Don Black has come a long way from leading the Ku Klux Klan. As the Grand Wizard, or national leader, of the group in 1978, he’s credited with growing the movement.
He says that now that work is largely being done by GOP presidential frontrunner Donald Trump.
Black quit the KKK in 1987, after a stint in prison for trying to invade the island of Dominica. He’s also cut his ties with America’s Nazi party, of which he was a member in the 70s. He no longer calls himself a white supremacist, although his definition of a supremacist is “someone who believes in exploiting and enslaving other people.”
Instead, he considers himself white nationalist. He believes that whites are their own nation, and should have their own country. Ideally, that country would span “sea to shining sea,” but he recognises the impossibilities of that idea, and resigns himself to taking whatever land he can get.
Black now runs Stormfront, an internet forum that he says gets one million unique visitors per month. Its community is filled with white nationalists, white supremacists, and Neo-Nazis — not that Black thinks that’s a bad thing. Adolf Hitler, he said, is unfairly assessed by historians.
“Hitler, of course, has been demonized because he lost,” Black told INSIDER, a Confederate flag hanging behind him. “There are a lot of things he said about Hitler that simply weren’t true.”
Trump’s presidential campaign is helping Storefront grow. Trump is a daily topic of discussion on the site, and ever since he announced his candidacy in June — infamously categorising Mexican immigrants as criminals, drug smugglers, and rapists — Black has seen a steady uptick in growth.

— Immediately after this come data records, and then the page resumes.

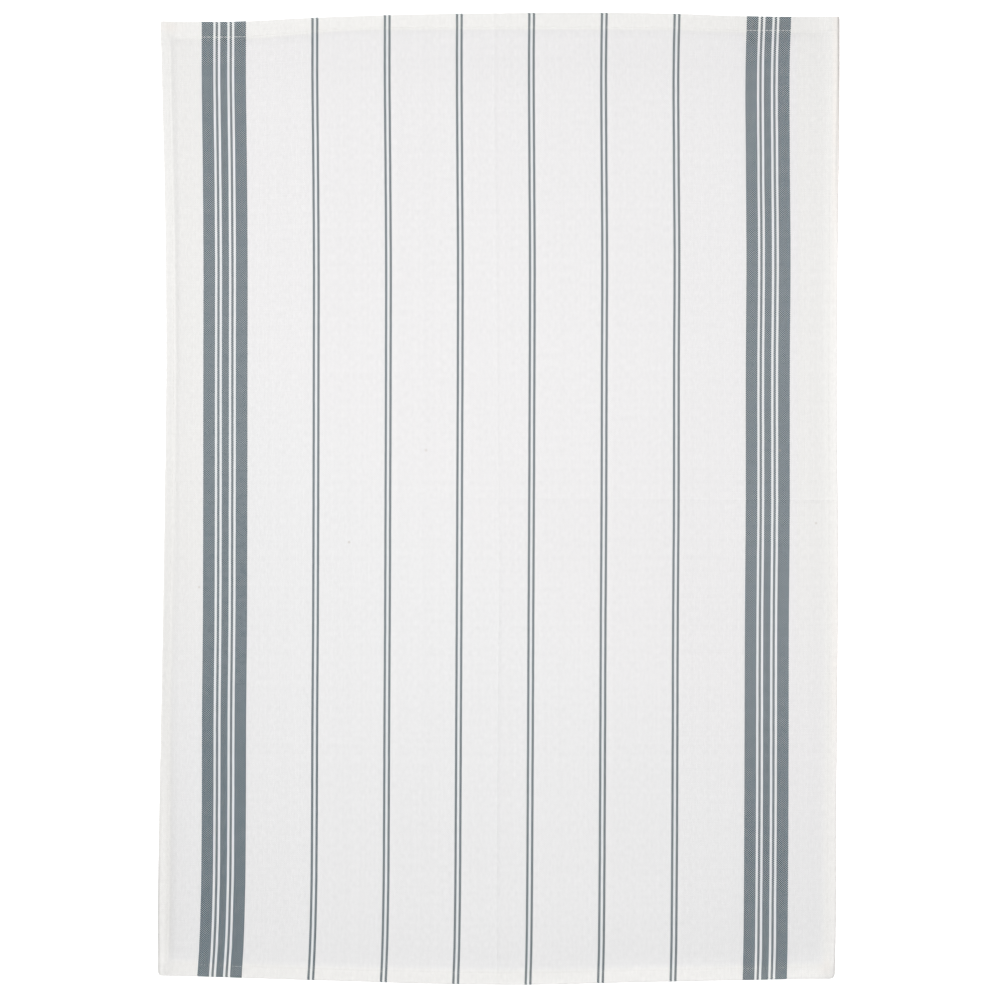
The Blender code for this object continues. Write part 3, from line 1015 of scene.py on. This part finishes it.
here = weave.add("ShaderNodeTexCoord", {}, {}, "Object")
for nep_x, nep_y in NEPS:
    ends = {0: here, 1: (nep_x, nep_y, REST)}
    away = weave.add("ShaderNodeVectorMath", {"operation": "DISTANCE"}, ends, "Value")
    colour = weave.blend(away.spread(*NEP_EDGE), colour, NEP_BROWN)

weave.wear(colour, surface * WEAVE_RELIEF + FUZZ_RELIEF * weave.noise(loose, scale=400))
cloth.data.materials.append(weave.material)
print("woven cotton has", len(weave.tree.nodes), "nodes")

# %% [markdown]
# The thread is two plies twisted together. Its UV gives the length along it and the share of a
# turn round it, so a sine of both together draws the twist, as a bump and as painted shade that
# darkens the grooves between the plies.

# %% Sewing thread
THREAD_WHITE = (0.80, 0.79, 0.77, 1)
TWIST = 0.9 * MM         # length of thread in which a ply goes once round
PLY_TURNS = 4 * np.pi    # two plies, each a whole wave of the sine, in one turn
# PLY_SHADE is painted shade: the thread's colour darkens in the grooves between its plies
PLY_RELIEF, PLY_SHADE = 0.02 * MM, 0.03

thread = Finish("sewing_thread", Roughness=0.7, Sheen_Weight=0.1)
length, around = thread.split(thread.add("ShaderNodeUVMap", {"uv_map": "twist"}, {}))
ply = ((length / TWIST + around) * PLY_TURNS).to("SINE")
thread.wear(thread.shade(THREAD_WHITE, 1 - PLY_SHADE + PLY_SHADE * ply), ply * PLY_RELIEF)
for piece in (needle_thread, bobbin_thread):
    piece.data.materials.append(thread.material)
print("thread has", len(thread.tree.nodes), "nodes")

# %% [markdown]
# ## Floor, light and camera
# The towel was photographed from straight above on a white ground, lit so brightly that the
# ground is pure white and the cloth just short of it. We use a pale floor, a bright even sky,
# and one large lamp at the upper left that is far enough away to fall off only slightly. It
# gives each ridge and hem its lit side and its shaded side. A weaker lamp straight above leaves
# the ends of the towel a little darker than its middle.

# %% Studio
FLOOR_SIZE = 6.0
FLOOR_GLOW = 0.55        # brings the pale floor up to the photo's pure white
FLOOR_TONE, FLOOR_GRAIN = 0.97, 0.01
SKY = 0.383              # strength of the even light from all sides
LAMPS = {                # place, target, width and power of each round lamp
    "key_lamp": ((-1.5, 1.3, 2.6), (0, 0, 0), 1.2, 34.7),
    "top_lamp": ((0.022, 0.004, 1.26), (0.022, 0.004, 0), 0.6, 8.7),
}
CAMERA_HEIGHT = 1.7115
CAMERA_PLACE = (0.00070, -0.00064)
LENS, FILM = 85.0, 36.0                # in millimetres

floor_paint = Finish("pale_floor", Roughness=1.0, Specular_IOR_Level=0.0,
                     Emission_Color=(1, 1, 1, 1), Emission_Strength=FLOOR_GLOW)
grain = floor_paint.noise(floor_paint.add("ShaderNodeTexCoord", {}, {}, "Object"), scale=60)
floor_tone = FLOOR_TONE + FLOOR_GRAIN * grain
floor_colour = floor_paint.join(floor_tone, floor_tone, floor_tone)
floor_paint.plug(floor_paint.shader.inputs["Base Color"], floor_colour)
corner_signs = np.array([(-1, -1), (1, -1), (1, 1), (-1, 1)])
floor_corners = np.column_stack([corner_signs * FLOOR_SIZE / 2, np.zeros(4)])
floor = make_piece("floor", floor_corners, [[0, 1, 2, 3]], corner_signs * 0.5 + 0.5, "floor")
floor.data.materials.append(floor_paint.material)

world = bpy.data.worlds.new("studio")
world.use_nodes = True
world.node_tree.nodes["Background"].inputs["Color"].default_value = (1, 1, 1, 1)
world.node_tree.nodes["Background"].inputs["Strength"].default_value = SKY
bpy.context.scene.world = world


def aim(thing, place, target):
    """Stand a lamp at a place and point its -Z at the target."""
    thing.location = place
    direction = Vector(target) - Vector(place)
    thing.rotation_euler = direction.to_track_quat("-Z", "Y").to_euler()
    bpy.context.scene.collection.objects.link(thing)


for name, (place, target, size, power) in LAMPS.items():
    lamp_data = bpy.data.lights.new(name, "AREA")
    lamp_data.shape = "DISK"
    lamp_data.size = size
    lamp_data.energy = power
    lamp = bpy.data.objects.new(name, lamp_data)
    lamp.visible_camera = False
    aim(lamp, place, target)

camera_data = bpy.data.cameras.new("overhead")
camera_data.lens = LENS
camera_data.sensor_width = FILM
camera = bpy.data.objects.new("overhead", camera_data)
camera.location = (*CAMERA_PLACE, CAMERA_HEIGHT)
bpy.context.scene.collection.objects.link(camera)
bpy.context.scene.camera = camera
bpy.context.scene.view_settings.view_transform = "Standard"
print("the camera sees", round(CAMERA_HEIGHT * FILM / LENS, 4), "m across")
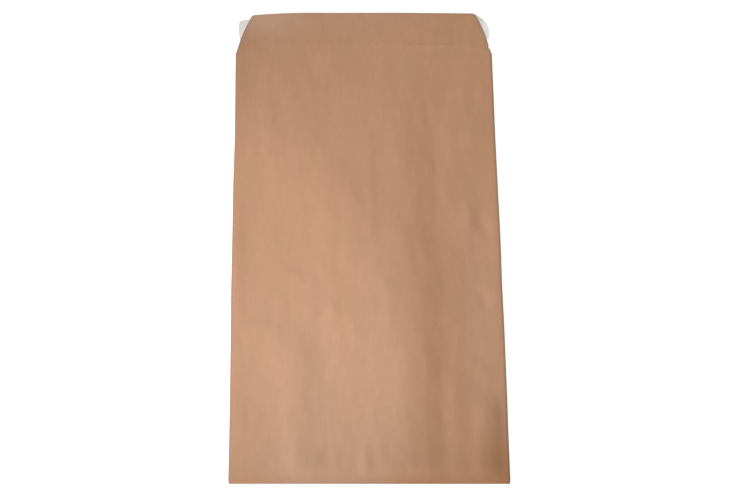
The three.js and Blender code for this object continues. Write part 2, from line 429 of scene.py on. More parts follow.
@dataclass(frozen=True)
class Handling:
    """What making, packing and handling have left in the front panel: flutes, ridges, furrows and dents. It
    also gives the spots of painted sheen and shade in the paper's colour.

    Attributes:
        fade_in: Width beside a side fold in which the unevenness dies away.
        foot_fade: Length over the folded bottom in which it dies away.
        foot_gain: How much stronger the flutes are at the glued bottom, as a share.
        droop_run: Length past the mouth in which the droop of the flap's corner sets in.
    """

    fade_in: float = 13 * MM
    foot_fade: float = 15 * MM
    foot_gain: float = 0.6
    droop_run: float = 36 * MM

    def flutes(self) -> list[Unevenness]:
        """The low waves that run down the sheet."""
        return [
            Unevenness(seed=11, across=7 * MM, along=24 * MM, height=0.045 * MM),
            Unevenness(seed=12, across=3.8 * MM, along=11 * MM, height=0.025 * MM),
            Unevenness(seed=13, across=14 * MM, along=30 * MM, height=0.062 * MM),
            Unevenness(seed=14, across=30 * MM, along=36 * MM, height=0.06 * MM),
        ]

    def rumpling(self, x: np.ndarray, length: np.ndarray) -> np.ndarray:
        """Small dents in the part that is handled most.

        Args:
            x: Places across the bag.
            length: Places along the bag.

        Returns:
            The height at each place.
        """
        handled = Swell(-40 * MM, 140 * MM, height=1.0, across=70 * MM, along=90 * MM)
        dents = Unevenness(seed=15, across=8 * MM, along=10 * MM, height=0.05 * MM)
        return handled.at(x, length) * dents.at(x, length)

    def swells(self) -> list[Swell]:
        """The broad forms of the empty bag."""
        return [
            Swell.in_mm(-72, 195, -1.3, across=33, along=90),
            Swell.in_mm(-30, 396, -1.1, across=62, along=38),
            Swell.in_mm(30, 95, 1.4, across=34, along=85),
            Swell.in_mm(92, 34, 1.1, across=18, along=38),
            Swell.in_mm(104, 185, -0.5, across=12, along=85),
            Swell.in_mm(-68, 440, 0.7, across=22, along=30),
            Swell.in_mm(-102, 255, -0.4, across=11, along=55),
        ]

    def flap_droop(self) -> Swell:
        """The left corner of the flap, which hangs down."""
        return Swell.in_mm(-134, 452, -5.0, across=28, along=60, turn=-33)

    def long_folds(self) -> list[Crest]:
        """Ridges and furrows that run down the panel, most of them over the inner folds of the gussets.

        Returns:
            Those over the right gusset, then those over the left one, then the long diagonal.
        """
        valley = ((63, 365), (65, 310), (67, 240), (68, 160), (68, 80), (66, -30))
        valley_floor = ((65, 345), (66, 240), (68, 160), (68, 80), (66, -30))
        upper_diagonal = ((-118, 334), (-104, 322), (-73, 302), (-40, 276), (-8, 234))
        lower_diagonal = ((17, 208), (28, 172), (33, 125), (34, 50), (34, -30))
        return [
            Crest.in_mm(valley, -0.42, 10, 20, fade=30),
            Crest.in_mm(valley_floor, -0.1, 3.5, 3.5, fade=30),
            Crest.in_mm(((90, 285), (90, 240), (89, 205)), 0.2, 8, 10),
            Crest.in_mm(((61, 350), (62, 300), (62, 245)), -0.25, 12, 7, fade=30),
            Crest.in_mm(((49, 130), (50, 60), (51, -30)), 0.6, 18, 9.5, fade=30),
            Crest.in_mm(((79, 110), (78, 60), (76, -25)), 0.6, 6.5, 6, fade=30),
            Crest.in_mm(((107, 80), (103, 40), (99, -25)), 1.4, 7, 12, fade=24),
            Crest.in_mm(((-69, 140), (-65, 95), (-61, 55), (-55, -20)), 1.15, 15, 14, fade=40),
            Crest.in_mm(((-68, 102), (-67, 60), (-65, 20), (-64, -20)), 0.36, 6.5, 11, fade=30),
            Crest.in_mm(((-43, 175), (-43, 130), (-36, 90), (-34, 60)), -0.2, 7, 9, fade=40),
            Crest.in_mm(upper_diagonal + lower_diagonal, 1.35, 34, 24, fade=50),
            Crest.in_mm(((-7, 300), (-5, 262), (8, 226)), -0.1, 4, 10, fade=40),
        ]

    def bottom_puckers(self) -> list[Crest]:
        """Short gathers over the turned-up and glued bottom, each by its place, its reach and its height."""
        gathers = (
            (-97, 30, 0.18),
            (-66, 40, 0.26),
            (-48, 34, 0.12),
            (-31, 36, 0.26),
            (-4, 38, 0.4),
            (18, 26, 0.2),
            (36, 34, 0.22),
        )
        return [
            Crest.in_mm(((x, 0), (x + 1, reach / 2), (x - 1, reach)), height, 3, 3.2, fade=24)
            for x, reach, height in gathers
        ]

    def marks(self) -> list[Crest]:
        """Separate creases and dents from handling."""
        return [
            Crest.in_mm(((-57, 408), (-54, 394), (-51, 379), (-45, 356)), -0.38, 3, 7),
            Crest.in_mm(((-88, 366), (-86, 343), (-82, 312)), -0.12, 4, 9),
            Crest.in_mm(((-90, 191), (-70, 186), (-46, 174)), 0.32, 10, 3),
            Crest.in_mm(((-128, 136.5), (-90, 137), (-54, 135)), 0.45, 14, 3.2),
            Crest.in_mm(((-40, 165), (-31, 151), (-22, 138)), 0.32, 3.5, 4.5),
            Crest.in_mm(((-17, 148), (-10, 128), (-4, 106)), 0.32, 3.5, 5),
            Crest.in_mm(((8, 192), (18, 173), (30, 154)), 0.34, 5, 5),
            Crest.in_mm(((94, 262), (96, 240), (98, 212)), 0.5, 6, 4.5),
            Crest.in_mm(((106, 250), (107, 232), (115, 214)), -0.42, 3, 5),
            Crest.in_mm(((104, 178), (106, 163), (114, 149)), -0.4, 3, 5),
            Crest.in_mm(((88, 398), (83, 372), (74, 342)), -0.34, 3.5, 8),
            Crest.in_mm(((95, 378), (95, 360), (94, 340)), 0.16, 3, 4),
            Crest.in_mm(((113, 380), (113, 364), (112, 348)), 0.16, 3, 4),
            Crest.in_mm(((112, 345), (108, 325), (110, 300)), 0.25, 6, 8),
            Crest.in_mm(((84, 118), (100, 100), (118, 84)), 0.4, 5, 5),
        ]

    def painted_sheen_and_shade(self, x: np.ndarray, length: np.ndarray) -> np.ndarray:
        """Lighter and darker spots in the paper's colour: painted sheen where lighter, painted shade where
        darker.

        Args:
            x: Places across the bag.
            length: Places along the bag.

        Returns:
            The share at each place, up to 1 where it is palest and down to -1 where it is darkest.
        """
        # Each row: middle across, place along, share (above 0 painted sheen, below 0 painted shade), half
        # width and half length, in mm.
        rows = (
            (-102, 436, 0.9, 24, 14),
            (-40, 438, 0.35, 50, 10),
            (-70, 16, 0.4, 34, 24),
            (-72, 90, 0.25, 44, 70),
            (-8, 24, 0.4, 26, 34),
            (-44, 60, 0.3, 12, 40),
            (16, 110, 0.35, 16, 70),
            (104, 135, 0.4, 10, 60),
            (60, 290, -0.3, 12, 60),
            (62, 90, -0.2, 8, 90),
            (121, 6, -1.0, 18, 25),
            (44, 2, -0.5, 24, 7),
            (-108, 0, -0.35, 14, 7),
        )
        sheen_and_shade_patches = [
            Swell(middle * MM, place * MM, paleness, across * MM, along * MM)
            for middle, place, paleness, across, along in rows
        ]
        return np.clip(sum(sheen_and_shade_patch.at(x, length) for sheen_and_shade_patch in sheen_and_shade_patches), -1.0, 1.0)

    def height(self, x: np.ndarray, length: np.ndarray, sizes: BagSizes) -> np.ndarray:
        """Height of all of it over the plain arch of the panel.

        Args:
            x: Places across the bag.
            length: Places along the bag.
            sizes: Sizes of the folded bag.

        Returns:
            The height at each place, 0 at the side folds and at the bottom fold.
        """
        on_flap = ramp(length, sizes.tube, sizes.tube + 2 * sizes.crease)
        inward = np.maximum(ramp(sizes.side_centre - np.abs(x), 0.0, self.fade_in), on_flap)
        upward = ramp(length, sizes.bend_centre, sizes.bend_centre + self.foot_fade)
        strength = 1 + self.foot_gain * (1 - ramp(length, 0.0, sizes.settle_end))
        total = sum(wave.at(x, length) for wave in self.flutes()) * strength + self.rumpling(x, length)
        on_droop = ramp(length, sizes.tube, sizes.tube + self.droop_run)
        total = total + self.flap_droop().at(x, length) * on_droop
        for form in (*self.swells(), *self.long_folds(), *self.bottom_puckers(), *self.marks()):
            total = total + form.at(x, length)
        pressed = 1 - ramp(length, sizes.settle_start, sizes.settle_end)
        total = np.where(total < 0, total * (1 - pressed), total)
        return total * inward * upward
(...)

“We are getting new servers and expanding, and upgrading software in the next month,” Black said. “We’re getting there, we’re seeing it”
Trump’s campaign brings forth a steady stream of xenophobia. This month, he called for “a total and complete shutdown of Muslims entering the United States.” Comments like these, Black said, are bringing more people to Stormfront.
“I never would have expected Trump to be the man on the white horse,” Black said. “The great white hope — Trump, of all people.”
Black thinks white nationalists are attracted to Trump’s campaign because he makes it ok to talk about the issues important to them, like the proliferation of non-white people in the United States. With Trump’s success over the Republican establishment, Black thinks that white nationalism can move forward.
“Now, everyone may not call themselves a white nationalist — that sounds a bit scary,” he said. “But I think it will open doors, if he is elected.”
“I’m a little surprised myself,” he added. “I can’t believe that I really like Trump.”